- [Problem statement]: In the material below, find all lines with the string "Blender" and copy them.

┌──

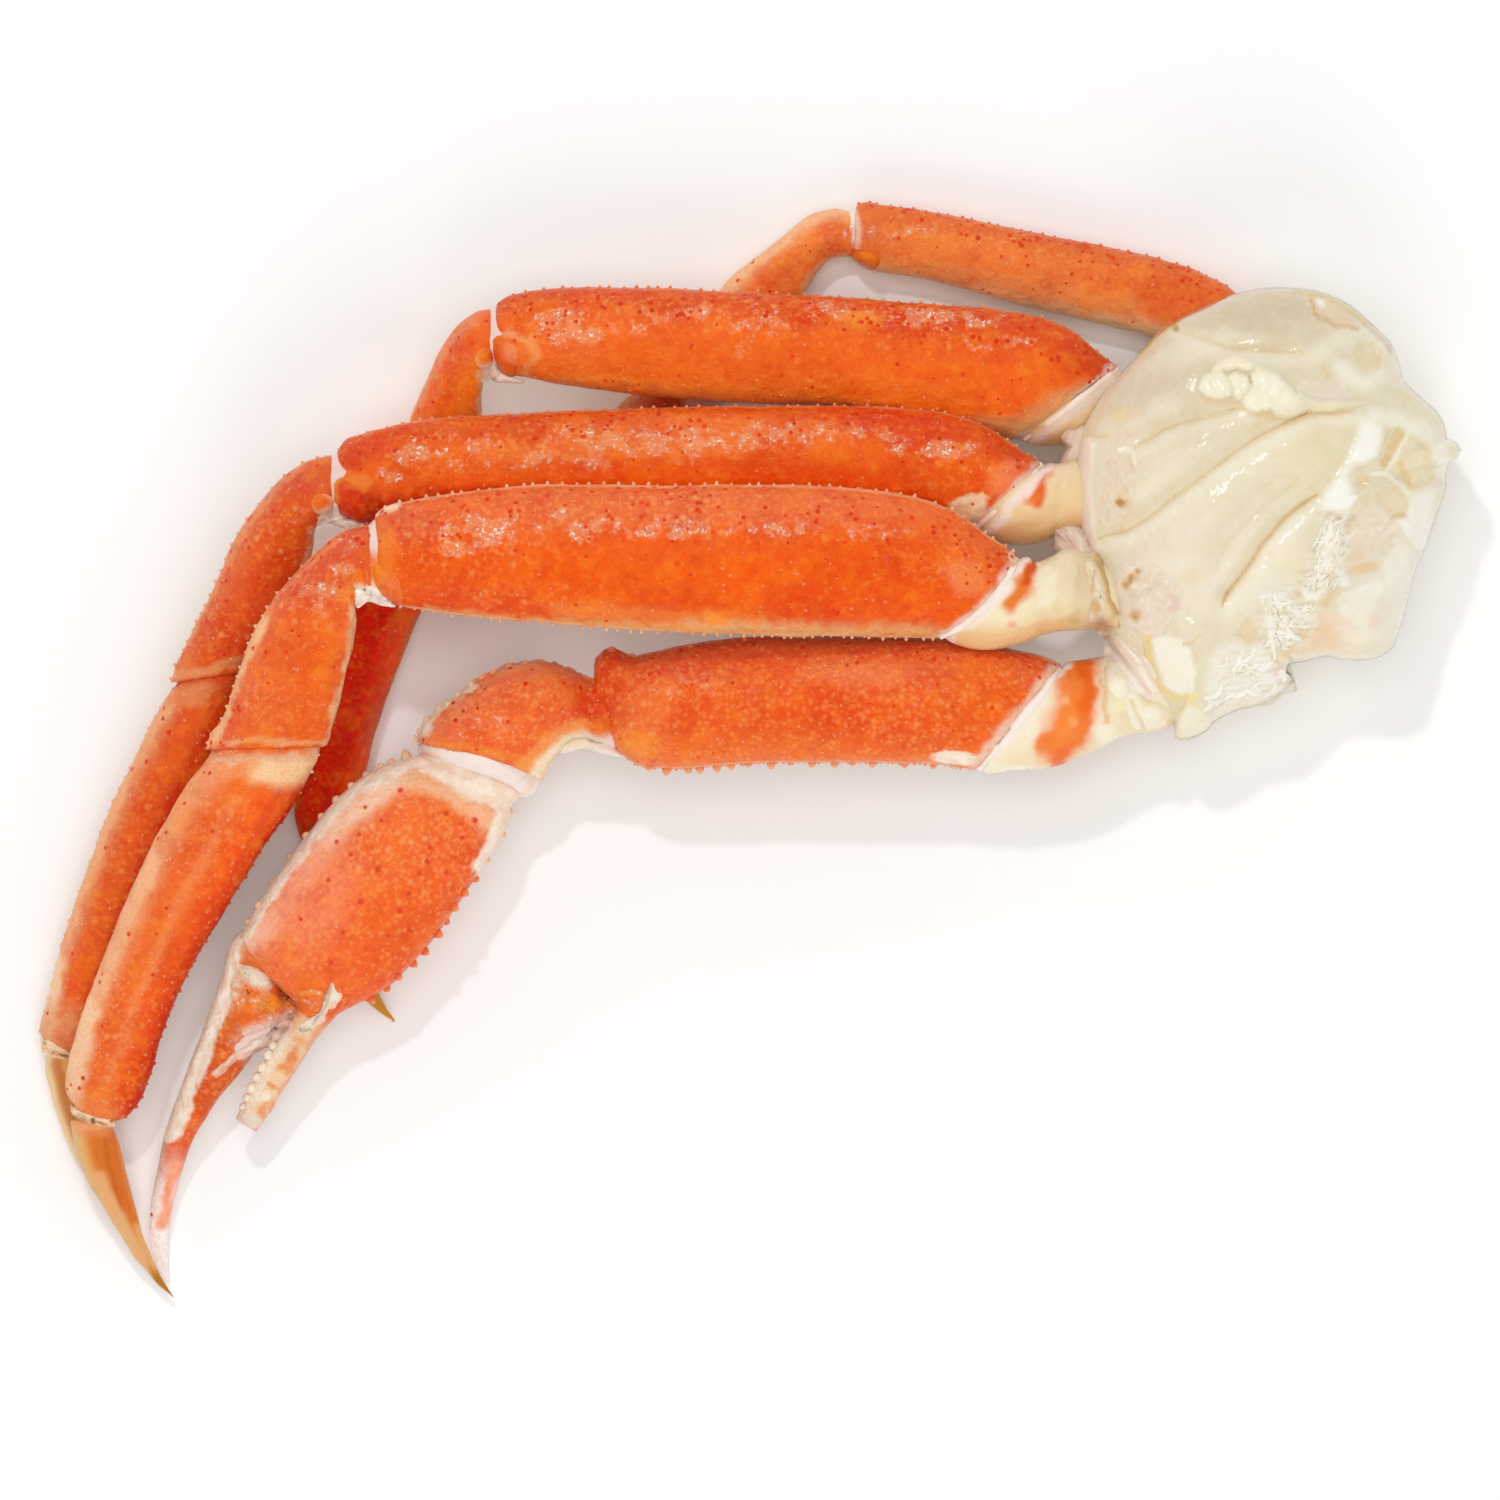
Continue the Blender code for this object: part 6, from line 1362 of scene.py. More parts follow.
CREASES = [  # points, depth mm, reach, width of the dark line, its strength
    ([(1172, 325), (1180, 331), (1192, 336), (1207, 341), (1232, 349), (1263, 351), (1284, 352), (1303, 353)], 1.0, 9, 0.7, 0.5),
    ([(1135, 447), (1150, 438), (1162, 431), (1180, 424), (1211, 416), (1240, 407)], 1.2, 9, 0.8, 0.65),
    ([(1094, 541), (1105, 536), (1126, 531), (1145, 520), (1166, 504), (1180, 493), (1211, 471), (1242, 447), (1263, 434), (1284, 423), (1296, 418), (1310, 412), (1333, 414), (1352, 411)], 1.5, 11, 0.8, 0.7),
    ([(1223, 605), (1228, 593), (1242, 574), (1261, 546), (1283, 520), (1298, 507), (1316, 495)], 1.9, 10, 1.2, 0.95),
    ([(1214, 572), (1230, 541), (1252, 516), (1279, 496), (1298, 482)], 0.8, 12, 3.0, 0.10),
    ([(1206, 560), (1222, 528), (1246, 500), (1276, 478)], 0.35, 10, 3.0, 0.06),
    ([(1120, 470), (1160, 452), (1208, 436), (1250, 428)], 0.35, 9, 2.0, 0.08),
    ([(1083, 436), (1107, 437)], 0.4, 4, 0.9, 0.6),
]
# The hollows' colours are painted shade: darker tan standing in for the shade in each hollow, whose relief stays
# shallow. One of them is the shadow under the white sheet.
HOLLOWS = [  # outline, depth mm, colour
    ([(1387, 430), (1398, 427), (1408, 429), (1420, 438), (1431, 450), (1436, 465), (1435, 476), (1427, 484), (1413, 490), (1399, 482), (1388, 475), (1380, 466), (1379, 456), (1383, 443)], 1.5, (232, 219, 182)),
    ([(1355, 345), (1362, 340), (1371, 341), (1379, 349), (1383, 359), (1380, 369), (1372, 374), (1364, 372), (1357, 363), (1354, 353)], 1.5, (226, 203, 156)),
    ([(1354, 478), (1360, 474), (1369, 475), (1371, 482), (1366, 489), (1358, 489), (1353, 485)], 1.0, (231, 201, 160)),
    ([(1374, 494), (1384, 487), (1396, 487), (1406, 496), (1410, 506), (1406, 516), (1396, 518), (1386, 514), (1378, 504)], 1.0, (229, 207, 172)),
    ([(1390, 390), (1400, 388), (1408, 392), (1413, 402), (1404, 404), (1396, 397)], 0.9, (229, 207, 162)),
    ([(1319, 368), (1324, 366), (1330, 372), (1333, 379), (1327, 378), (1321, 373)], 0.9, (222, 194, 148)),
    ([(1292, 590), (1299, 588), (1304, 595), (1302, 602), (1295, 601)], 0.8, (227, 195, 148)),
    ([(1331, 585), (1338, 588), (1333, 600), (1327, 609), (1319, 603), (1324, 594)], 0.9, (230, 198, 152)),
    ([(1260, 607), (1264, 614), (1258, 634), (1250, 643), (1232, 634), (1244, 620)], 0.9, (229, 208, 172)),
    ([(1275, 622), (1281, 623), (1283, 629), (1277, 628)], 0.7, (221, 184, 138)),
    ([(1333, 513), (1343, 515), (1353, 511), (1358, 516), (1352, 524), (1344, 527), (1337, 521)], 0.9, (210, 182, 146)),
    ([(1118, 496), (1124, 499), (1126, 507), (1121, 509), (1115, 503)], 1.0, (200, 152, 92)),
    ([(1127, 578), (1132, 579), (1131, 586), (1128, 590), (1125, 585)], 0.9, (206, 166, 116)),
    ([(1129, 611), (1136, 609), (1140, 616), (1136, 622), (1130, 620)], 1.0, (206, 160, 106)),
]
SHEETS = [  # torn sheets: outline, height mm, colour, soft edge (or from, place, to, place)
    ([(1356, 413), (1376, 414), (1385, 427), (1383, 442), (1379, 456), (1366, 465), (1356, 467), (1352, 476), (1354, 490), (1360, 495), (1353, 506), (1350, 512),
      (1337, 514), (1323, 513), (1317, 505), (1319, 495), (1329, 479), (1343, 458), (1351, 438)], 1.8, (252, 249, 241), (1.4, (1380, 470), 14.0, (1334, 440))),
    ([(1330, 516), (1346, 528), (1342, 544), (1345, 561), (1348, 573), (1351, 585), (1343, 588), (1333, 584), (1329, 587), (1322, 595), (1317, 601), (1305, 602), (1300, 591),
      (1306, 581), (1313, 565), (1317, 548), (1321, 530)], 0.9, (245, 240, 227), (1.6, (1330, 592), 10.0, (1316, 530))),
    ([(1257, 597), (1270, 590), (1284, 589), (1291, 599), (1297, 606), (1304, 603), (1317, 605), (1319, 618), (1308, 623), (1299, 630), (1301, 640), (1292, 646), (1281, 650),
      (1275, 660), (1270, 650), (1268, 636), (1266, 625), (1264, 610)], 0.8, (246, 243, 234), 3.0),
    ([(1234, 637), (1250, 644), (1262, 641), (1270, 652), (1277, 662), (1285, 667), (1289, 678), (1296, 682), (1299, 692), (1284, 695), (1271, 705), (1262, 701), (1250, 707), (1240, 703),
      (1226, 713), (1214, 725), (1206, 716), (1200, 690), (1204, 660), (1216, 644)], 0.3, (240, 234, 222), (4.0, (1290, 680), 14.0, (1204, 680))),
    ([(1296, 388), (1307, 381), (1313, 383), (1320, 378), (1327, 381), (1334, 380), (1343, 387), (1355, 399), (1337, 401), (1314, 399), (1302, 395)], 0.45, (229, 216, 196), 1.4),
    ([(1412, 492), (1430, 484), (1443, 484), (1437, 510), (1429, 545), (1418, 551), (1408, 540), (1398, 522), (1404, 506)], 0.5, (242, 238, 228), (2.0, (1405, 530), 10.0, (1438, 490))),
    ([(1211, 376), (1213, 367), (1221, 360), (1232, 355), (1246, 358), (1257, 365), (1276, 373), (1262, 376), (1238, 369)], 0.5, (243, 232, 202), 3.0),
    ([(1352, 590), (1366, 582), (1384, 590), (1380, 612), (1372, 632), (1354, 628), (1342, 618), (1336, 600), (1342, 592)], 0.35, (241, 234, 216), (2.0, (1340, 600), 14.0, (1386, 610))),
    ([(1276, 662), (1284, 650), (1296, 646), (1308, 650), (1330, 640), (1346, 646), (1362, 650), (1372, 661), (1330, 658), (1300, 664), (1287, 668)], 0.3, (236, 218, 184), 3.0),
]
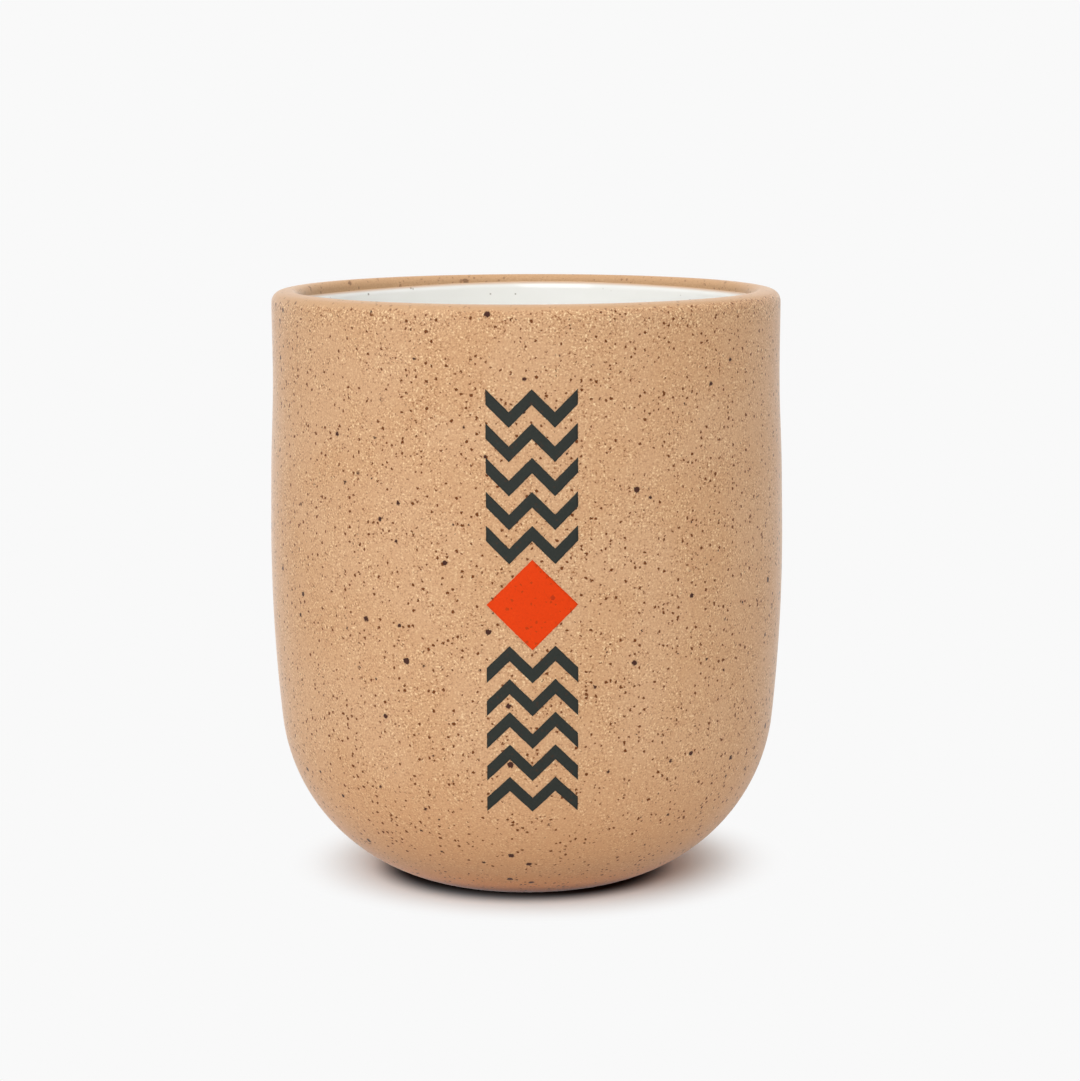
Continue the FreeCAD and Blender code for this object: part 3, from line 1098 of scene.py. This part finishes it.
@dataclass
class Studio:
    """The pale floor, the soft light and the camera.

    Round the cup the camera sees the paper with the cup's shadow, which fades into the backdrop's
    colour further out. Close to the foot the paper is tinted dark, as in a deep contact shadow.
    """

    backdrop: str = "#f9f9f9"
    floor_tone: str = "#f8fbfd"
    ambient: float = 0.4
    floor_size: float = 6000.0
    shade_centre: Place = (1.9, 4.8, 0.0)
    shade_band: Band = (25.0, 45.0)
    mirrored_band: Band = (60.0, 200.0)
    contact_centre: Place = (-0.9, -1.7, 0.0)
    contact_tone: str = "#33251f"
    contact_band: Band = (27.4, 20.5)
    boxes: tuple[SoftBox, ...] = (
        SoftBox("key_soft_box", (-400, -1190, 600), 900, 8.0),
        SoftBox("left_soft_box", (-1150, -250, 450), 900, 0.5),
        SoftBox("right_soft_box", (1100, -550, 450), 900, 0.4),
        SoftBox("top_soft_box", (0, 100, 1300), 900, 8.6),
        SoftBox("back_soft_box", (0, 1320, 500), 900, 4.0),
    )
    camera_distance: float = 545.0
    camera_height: float = 136.95
    camera_aside: float = 2.3
    camera_pitch: float = 8.249
    camera_roll: float = -0.16
    camera_swing: float = -1.35
    near_clip: float = 10.0
    lens: float = 104.93

    def ring(self, tree: bpy.types.NodeTree, point: Socket, centre: Place, band: Band) -> Socket:
        """A share that changes with the distance from a centre on the floor.

        Args:
            tree: the node tree.
            point: the place on the floor.
            centre: the ring's centre, in millimetres.
            band: the distances at which the share is 0 and 1, in millimetres.

        Returns:
            The share.
        """
        inputs = {0: point, 1: Vector(centre) * MM}
        away = add_node(tree, "VectorMath", inputs, operation="DISTANCE").outputs["Value"]
        inputs = {0: away, 1: band[0] * MM, 2: band[1] * MM}
        return add_node(tree, "MapRange", inputs, interpolation_type="SMOOTHSTEP").outputs[0]

    def add_floor(self) -> None:
        """Makes the floor."""
        material, tree = new_material("white seamless paper, matt")
        point = add_node(tree, "TexCoord").outputs["Object"]
        near = self.ring(tree, point, self.shade_centre, self.shade_band)
        far = self.ring(tree, point, self.shade_centre, self.mirrored_band)
        contact = self.ring(tree, point, self.contact_centre, self.contact_band)
        rays = add_node(tree, "LightPath")
        seen = rays.outputs["Is Camera Ray"]
        inputs = {0: rays.outputs["Is Glossy Ray"], 1: rays.outputs["Is Transmission Ray"]}
        mirrored = add_node(tree, "Math", inputs, operation="MAXIMUM")
        tone = lay_tone(tree, self.floor_tone, self.contact_tone, contact, seen)
        paper = add_node(tree, "BsdfDiffuse", {"Color": tone})
        white = add_node(tree, "Emission", {"Color": linear(self.backdrop)})
        beyond = add_node(tree, "Math", {0: mirrored, 1: far}, operation="MULTIPLY")
        share = add_node(tree, "Math", {0: seen, 1: near, 2: beyond}, operation="MULTIPLY_ADD")
        mixed = add_node(tree, "MixShader", {0: share, 1: paper, 2: white})
        add_node(tree, "OutputMaterial", {"Surface": mixed})
        mesh = bmesh.new()
        bmesh.ops.create_grid(mesh, x_segments=1, y_segments=1, size=self.floor_size / 2 * MM)
        data = bpy.data.meshes.new("paper_floor")
        mesh.to_mesh(data)
        mesh.free()
        data.materials.append(material)
        floor = bpy.data.objects.new("paper_floor", data)
        bpy.context.scene.collection.objects.link(floor)
        floor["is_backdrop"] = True

    def add_world(self) -> None:
        """Makes the room's even light. What the camera and reflections see is the backdrop."""
        world = bpy.data.worlds.new("pale_room")
        world.use_nodes = True
        tree = world.node_tree
        tree.nodes.clear()
        rays = add_node(tree, "LightPath")
        inputs = {0: rays.outputs["Is Glossy Ray"], 1: rays.outputs["Is Transmission Ray"]}
        mirrored = add_node(tree, "Math", inputs, operation="MAXIMUM")
        inputs = {0: rays.outputs["Is Camera Ray"], 1: mirrored}
        seen = add_node(tree, "Math", inputs, operation="MAXIMUM")
        light = add_node(tree, "Background", {"Color": (1, 1, 1, 1), "Strength": self.ambient})
        backdrop = add_node(tree, "Background", {"Color": linear(self.backdrop), "Strength": 1.0})
        mixed = add_node(tree, "MixShader", {0: seen, 1: light, 2: backdrop})
        add_node(tree, "OutputWorld", {"Surface": mixed})
        bpy.context.scene.world = world

    def add_camera(self) -> None:
        """Makes the camera, a little to the cup's left and above its rim."""
        lens = bpy.data.cameras.new("camera")
        lens.lens = self.lens
        lens.clip_start = self.near_clip * MM
        camera = bpy.data.objects.new("camera", lens)
        place = Vector((self.camera_aside, -self.camera_distance, self.camera_height)) * MM
        swing = Matrix.Rotation(math.radians(self.camera_swing), 4, "Z")
        tilt = Matrix.Rotation(math.radians(90 - self.camera_pitch), 4, "X")
        roll = Matrix.Rotation(math.radians(self.camera_roll), 4, "Z")
        camera.matrix_world = swing @ Matrix.Translation(place) @ tilt @ roll
        bpy.context.scene.collection.objects.link(camera)
        bpy.context.scene.camera = camera

    def build(self) -> None:
        """Makes the whole studio."""
        bpy.context.scene.view_settings.view_transform = "Standard"
        self.add_floor()
        self.add_world()
        for box in self.boxes:
            box.build()
        self.add_camera()


def plain_bounds() -> list[list[float]]:
    """The object's present box, as plain lists of numbers."""
    return [[float(number) for number in corner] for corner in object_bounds()]


def main() -> None:
    """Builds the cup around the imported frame, and the studio."""
    logging.basicConfig(level=logging.INFO, format="%(name)s: %(message)s")
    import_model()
    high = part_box("stoneware_body")[1]
    form = CupForm(rim_height=high.z / MM, belly_radius=high.x / MM)
    StonewareBody(form).build()
    InteriorGlaze(form).build()
    PrintedColumn(form).build()
    Studio().build()
    bpy.context.view_layer.update()
    log.info("the cup's visual box is %s", plain_bounds())


if __name__ == "__main__":
    main()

└──

- [Answer to this problem]:
Continue the Blender code for this object: part 6, from line 1362 of scene.py. More parts follow.
Continue the FreeCAD and Blender code for this object: part 3, from line 1098 of scene.py. This part finishes it.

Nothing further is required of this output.